# start of Provided data

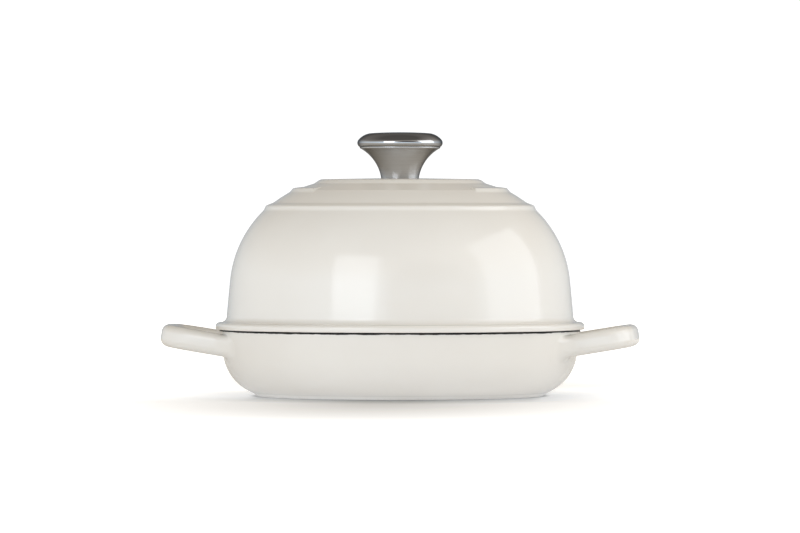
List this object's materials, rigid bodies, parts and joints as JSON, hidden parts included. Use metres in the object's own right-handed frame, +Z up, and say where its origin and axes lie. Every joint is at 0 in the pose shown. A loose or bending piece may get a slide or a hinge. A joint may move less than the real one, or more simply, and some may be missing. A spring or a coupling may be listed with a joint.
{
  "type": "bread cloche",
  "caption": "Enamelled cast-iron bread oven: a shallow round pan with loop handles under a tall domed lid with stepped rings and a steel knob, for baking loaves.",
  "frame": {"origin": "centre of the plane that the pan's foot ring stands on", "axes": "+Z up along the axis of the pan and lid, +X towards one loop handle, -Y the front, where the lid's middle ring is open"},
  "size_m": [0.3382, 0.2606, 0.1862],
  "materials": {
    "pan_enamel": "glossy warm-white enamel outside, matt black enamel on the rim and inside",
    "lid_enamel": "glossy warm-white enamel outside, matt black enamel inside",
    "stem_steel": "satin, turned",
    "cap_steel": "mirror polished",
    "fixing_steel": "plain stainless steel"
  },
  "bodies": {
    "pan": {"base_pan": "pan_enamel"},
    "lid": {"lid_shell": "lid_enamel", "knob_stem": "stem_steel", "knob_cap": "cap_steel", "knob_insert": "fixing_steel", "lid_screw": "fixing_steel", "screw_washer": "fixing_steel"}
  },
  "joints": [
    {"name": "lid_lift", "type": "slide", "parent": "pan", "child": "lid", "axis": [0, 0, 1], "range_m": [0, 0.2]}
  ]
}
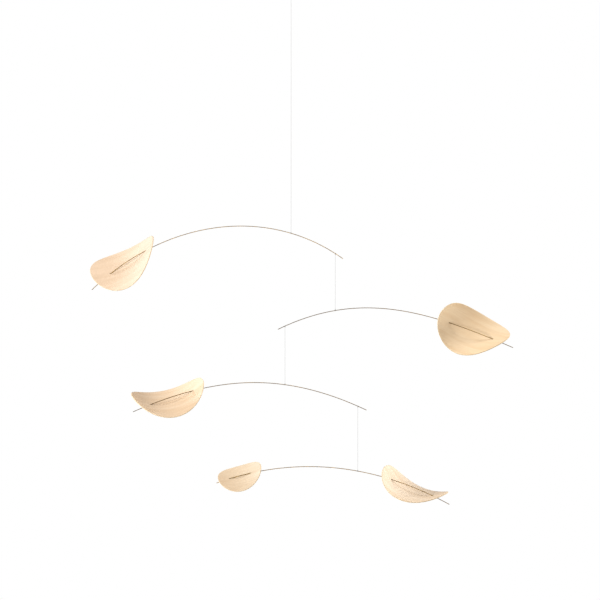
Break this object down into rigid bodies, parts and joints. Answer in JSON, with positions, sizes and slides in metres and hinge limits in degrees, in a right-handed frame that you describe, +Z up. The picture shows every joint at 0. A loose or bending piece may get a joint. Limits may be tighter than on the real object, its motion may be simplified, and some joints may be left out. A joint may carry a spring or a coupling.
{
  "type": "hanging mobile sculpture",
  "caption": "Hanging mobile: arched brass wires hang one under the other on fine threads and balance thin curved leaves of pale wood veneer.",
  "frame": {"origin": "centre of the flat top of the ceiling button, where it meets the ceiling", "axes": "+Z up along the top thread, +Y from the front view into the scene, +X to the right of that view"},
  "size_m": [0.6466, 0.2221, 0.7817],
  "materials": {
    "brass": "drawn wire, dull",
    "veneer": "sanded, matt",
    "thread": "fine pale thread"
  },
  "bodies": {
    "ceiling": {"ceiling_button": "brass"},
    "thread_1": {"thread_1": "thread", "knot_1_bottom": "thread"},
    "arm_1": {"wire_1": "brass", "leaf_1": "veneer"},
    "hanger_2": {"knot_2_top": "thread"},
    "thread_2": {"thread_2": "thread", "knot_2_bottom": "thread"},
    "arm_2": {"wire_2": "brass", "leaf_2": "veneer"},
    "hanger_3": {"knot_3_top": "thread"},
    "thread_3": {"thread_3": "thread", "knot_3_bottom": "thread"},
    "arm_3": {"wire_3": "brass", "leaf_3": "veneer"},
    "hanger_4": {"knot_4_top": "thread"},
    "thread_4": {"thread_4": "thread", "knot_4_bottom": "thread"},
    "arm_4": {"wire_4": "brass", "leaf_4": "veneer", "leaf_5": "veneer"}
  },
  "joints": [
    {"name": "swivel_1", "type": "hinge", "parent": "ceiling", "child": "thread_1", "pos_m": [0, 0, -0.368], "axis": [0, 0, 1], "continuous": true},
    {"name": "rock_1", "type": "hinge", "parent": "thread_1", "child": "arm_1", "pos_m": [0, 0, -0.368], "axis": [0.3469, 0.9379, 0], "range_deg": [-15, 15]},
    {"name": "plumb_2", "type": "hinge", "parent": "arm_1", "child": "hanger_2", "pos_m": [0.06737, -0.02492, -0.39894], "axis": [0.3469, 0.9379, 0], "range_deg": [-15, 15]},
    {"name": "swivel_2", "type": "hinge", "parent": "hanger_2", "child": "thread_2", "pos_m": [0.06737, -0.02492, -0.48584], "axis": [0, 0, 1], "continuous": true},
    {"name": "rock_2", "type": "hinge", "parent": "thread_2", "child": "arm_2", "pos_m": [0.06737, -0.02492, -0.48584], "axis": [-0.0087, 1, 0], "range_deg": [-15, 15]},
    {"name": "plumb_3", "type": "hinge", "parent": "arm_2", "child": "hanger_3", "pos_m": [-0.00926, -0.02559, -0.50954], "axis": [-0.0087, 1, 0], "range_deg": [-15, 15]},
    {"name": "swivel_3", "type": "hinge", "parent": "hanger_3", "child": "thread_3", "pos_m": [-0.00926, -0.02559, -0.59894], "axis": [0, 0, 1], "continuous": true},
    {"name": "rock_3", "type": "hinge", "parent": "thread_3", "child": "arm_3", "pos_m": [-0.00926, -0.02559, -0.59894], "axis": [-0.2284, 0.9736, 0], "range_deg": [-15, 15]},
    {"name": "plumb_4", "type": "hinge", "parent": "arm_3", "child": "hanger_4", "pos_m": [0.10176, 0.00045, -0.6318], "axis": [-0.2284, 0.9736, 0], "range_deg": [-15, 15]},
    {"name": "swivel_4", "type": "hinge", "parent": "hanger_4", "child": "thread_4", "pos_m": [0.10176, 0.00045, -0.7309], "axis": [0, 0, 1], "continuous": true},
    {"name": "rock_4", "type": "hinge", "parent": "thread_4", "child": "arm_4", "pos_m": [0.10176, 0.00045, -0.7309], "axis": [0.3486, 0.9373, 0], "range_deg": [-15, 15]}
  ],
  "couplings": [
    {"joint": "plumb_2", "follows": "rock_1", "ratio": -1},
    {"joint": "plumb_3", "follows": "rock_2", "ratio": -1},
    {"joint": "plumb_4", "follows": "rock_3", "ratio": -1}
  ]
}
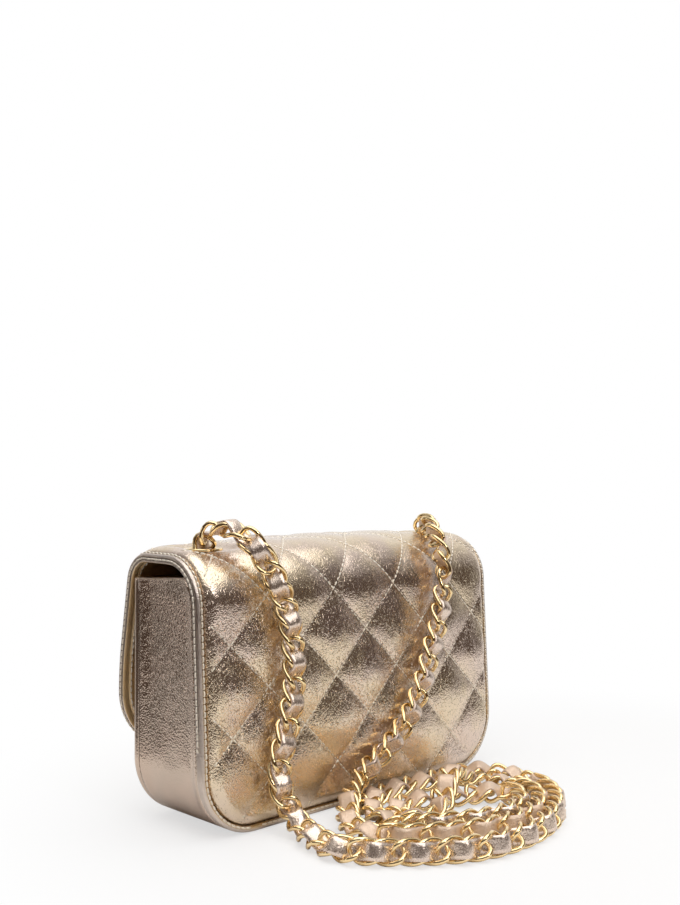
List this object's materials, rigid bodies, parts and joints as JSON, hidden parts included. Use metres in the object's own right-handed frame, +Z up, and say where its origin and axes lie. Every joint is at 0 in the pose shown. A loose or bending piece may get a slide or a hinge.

# end of Provided data

### Written exercise:
Copy every record exactly as presented.

### Output of the task:
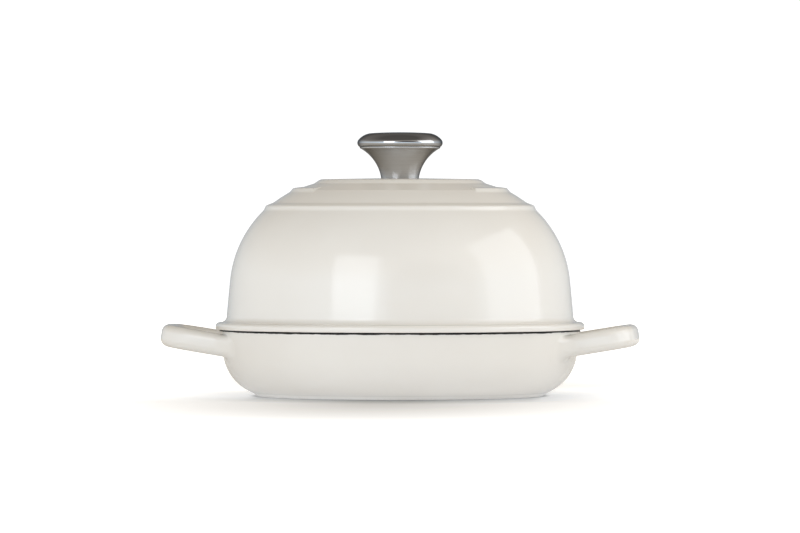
List this object's materials, rigid bodies, parts and joints as JSON, hidden parts included. Use metres in the object's own right-handed frame, +Z up, and say where its origin and axes lie. Every joint is at 0 in the pose shown. A loose or bending piece may get a slide or a hinge. A joint may move less than the real one, or more simply, and some may be missing. A spring or a coupling may be listed with a joint.
{
  "type": "bread cloche",
  "caption": "Enamelled cast-iron bread oven: a shallow round pan with loop handles under a tall domed lid with stepped rings and a steel knob, for baking loaves.",
  "frame": {"origin": "centre of the plane that the pan's foot ring stands on", "axes": "+Z up along the axis of the pan and lid, +X towards one loop handle, -Y the front, where the lid's middle ring is open"},
  "size_m": [0.3382, 0.2606, 0.1862],
  "materials": {
    "pan_enamel": "glossy warm-white enamel outside, matt black enamel on the rim and inside",
    "lid_enamel": "glossy warm-white enamel outside, matt black enamel inside",
    "stem_steel": "satin, turned",
    "cap_steel": "mirror polished",
    "fixing_steel": "plain stainless steel"
  },
  "bodies": {
    "pan": {"base_pan": "pan_enamel"},
    "lid": {"lid_shell": "lid_enamel", "knob_stem": "stem_steel", "knob_cap": "cap_steel", "knob_insert": "fixing_steel", "lid_screw": "fixing_steel", "screw_washer": "fixing_steel"}
  },
  "joints": [
    {"name": "lid_lift", "type": "slide", "parent": "pan", "child": "lid", "axis": [0, 0, 1], "range_m": [0, 0.2]}
  ]
}
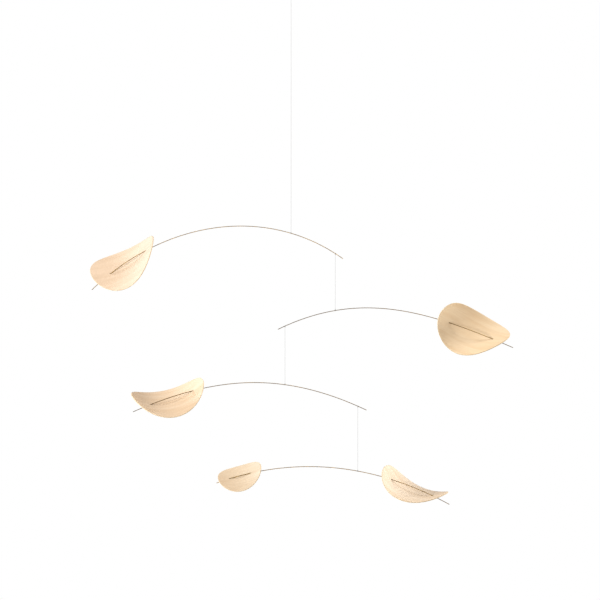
Break this object down into rigid bodies, parts and joints. Answer in JSON, with positions, sizes and slides in metres and hinge limits in degrees, in a right-handed frame that you describe, +Z up. The picture shows every joint at 0. A loose or bending piece may get a joint. Limits may be tighter than on the real object, its motion may be simplified, and some joints may be left out. A joint may carry a spring or a coupling.
{
  "type": "hanging mobile sculpture",
  "caption": "Hanging mobile: arched brass wires hang one under the other on fine threads and balance thin curved leaves of pale wood veneer.",
  "frame": {"origin": "centre of the flat top of the ceiling button, where it meets the ceiling", "axes": "+Z up along the top thread, +Y from the front view into the scene, +X to the right of that view"},
  "size_m": [0.6466, 0.2221, 0.7817],
  "materials": {
    "brass": "drawn wire, dull",
    "veneer": "sanded, matt",
    "thread": "fine pale thread"
  },
  "bodies": {
    "ceiling": {"ceiling_button": "brass"},
    "thread_1": {"thread_1": "thread", "knot_1_bottom": "thread"},
    "arm_1": {"wire_1": "brass", "leaf_1": "veneer"},
    "hanger_2": {"knot_2_top": "thread"},
    "thread_2": {"thread_2": "thread", "knot_2_bottom": "thread"},
    "arm_2": {"wire_2": "brass", "leaf_2": "veneer"},
    "hanger_3": {"knot_3_top": "thread"},
    "thread_3": {"thread_3": "thread", "knot_3_bottom": "thread"},
    "arm_3": {"wire_3": "brass", "leaf_3": "veneer"},
    "hanger_4": {"knot_4_top": "thread"},
    "thread_4": {"thread_4": "thread", "knot_4_bottom": "thread"},
    "arm_4": {"wire_4": "brass", "leaf_4": "veneer", "leaf_5": "veneer"}
  },
  "joints": [
    {"name": "swivel_1", "type": "hinge", "parent": "ceiling", "child": "thread_1", "pos_m": [0, 0, -0.368], "axis": [0, 0, 1], "continuous": true},
    {"name": "rock_1", "type": "hinge", "parent": "thread_1", "child": "arm_1", "pos_m": [0, 0, -0.368], "axis": [0.3469, 0.9379, 0], "range_deg": [-15, 15]},
    {"name": "plumb_2", "type": "hinge", "parent": "arm_1", "child": "hanger_2", "pos_m": [0.06737, -0.02492, -0.39894], "axis": [0.3469, 0.9379, 0], "range_deg": [-15, 15]},
    {"name": "swivel_2", "type": "hinge", "parent": "hanger_2", "child": "thread_2", "pos_m": [0.06737, -0.02492, -0.48584], "axis": [0, 0, 1], "continuous": true},
    {"name": "rock_2", "type": "hinge", "parent": "thread_2", "child": "arm_2", "pos_m": [0.06737, -0.02492, -0.48584], "axis": [-0.0087, 1, 0], "range_deg": [-15, 15]},
    {"name": "plumb_3", "type": "hinge", "parent": "arm_2", "child": "hanger_3", "pos_m": [-0.00926, -0.02559, -0.50954], "axis": [-0.0087, 1, 0], "range_deg": [-15, 15]},
    {"name": "swivel_3", "type": "hinge", "parent": "hanger_3", "child": "thread_3", "pos_m": [-0.00926, -0.02559, -0.59894], "axis": [0, 0, 1], "continuous": true},
    {"name": "rock_3", "type": "hinge", "parent": "thread_3", "child": "arm_3", "pos_m": [-0.00926, -0.02559, -0.59894], "axis": [-0.2284, 0.9736, 0], "range_deg": [-15, 15]},
    {"name": "plumb_4", "type": "hinge", "parent": "arm_3", "child": "hanger_4", "pos_m": [0.10176, 0.00045, -0.6318], "axis": [-0.2284, 0.9736, 0], "range_deg": [-15, 15]},
    {"name": "swivel_4", "type": "hinge", "parent": "hanger_4", "child": "thread_4", "pos_m": [0.10176, 0.00045, -0.7309], "axis": [0, 0, 1], "continuous": true},
    {"name": "rock_4", "type": "hinge", "parent": "thread_4", "child": "arm_4", "pos_m": [0.10176, 0.00045, -0.7309], "axis": [0.3486, 0.9373, 0], "range_deg": [-15, 15]}
  ],
  "couplings": [
    {"joint": "plumb_2", "follows": "rock_1", "ratio": -1},
    {"joint": "plumb_3", "follows": "rock_2", "ratio": -1},
    {"joint": "plumb_4", "follows": "rock_3", "ratio": -1}
  ]
}
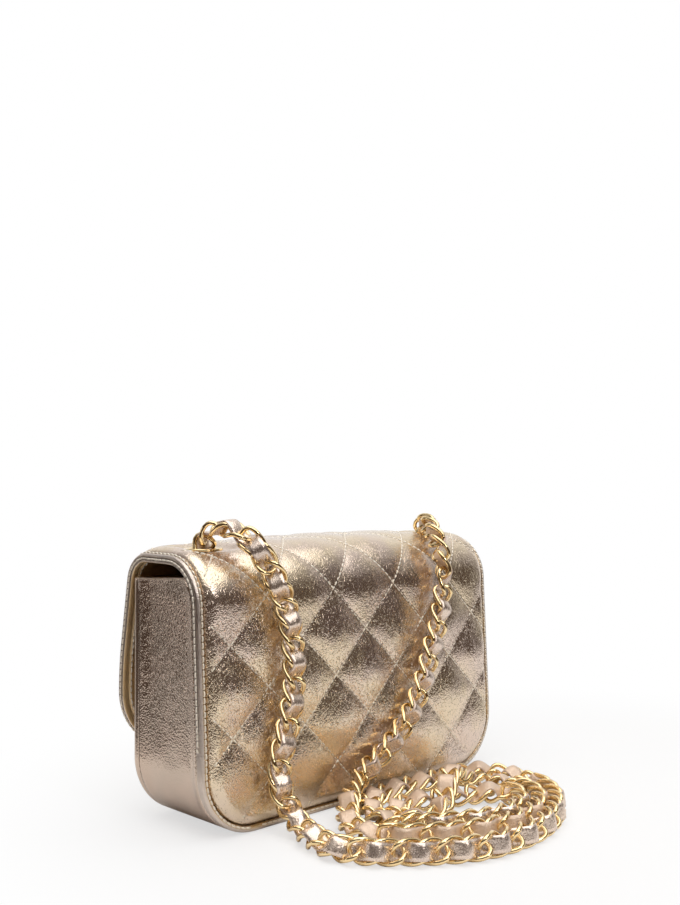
List this object's materials, rigid bodies, parts and joints as JSON, hidden parts included. Use metres in the object's own right-handed frame, +Z up, and say where its origin and axes lie. Every joint is at 0 in the pose shown. A loose or bending piece may get a slide or a hinge.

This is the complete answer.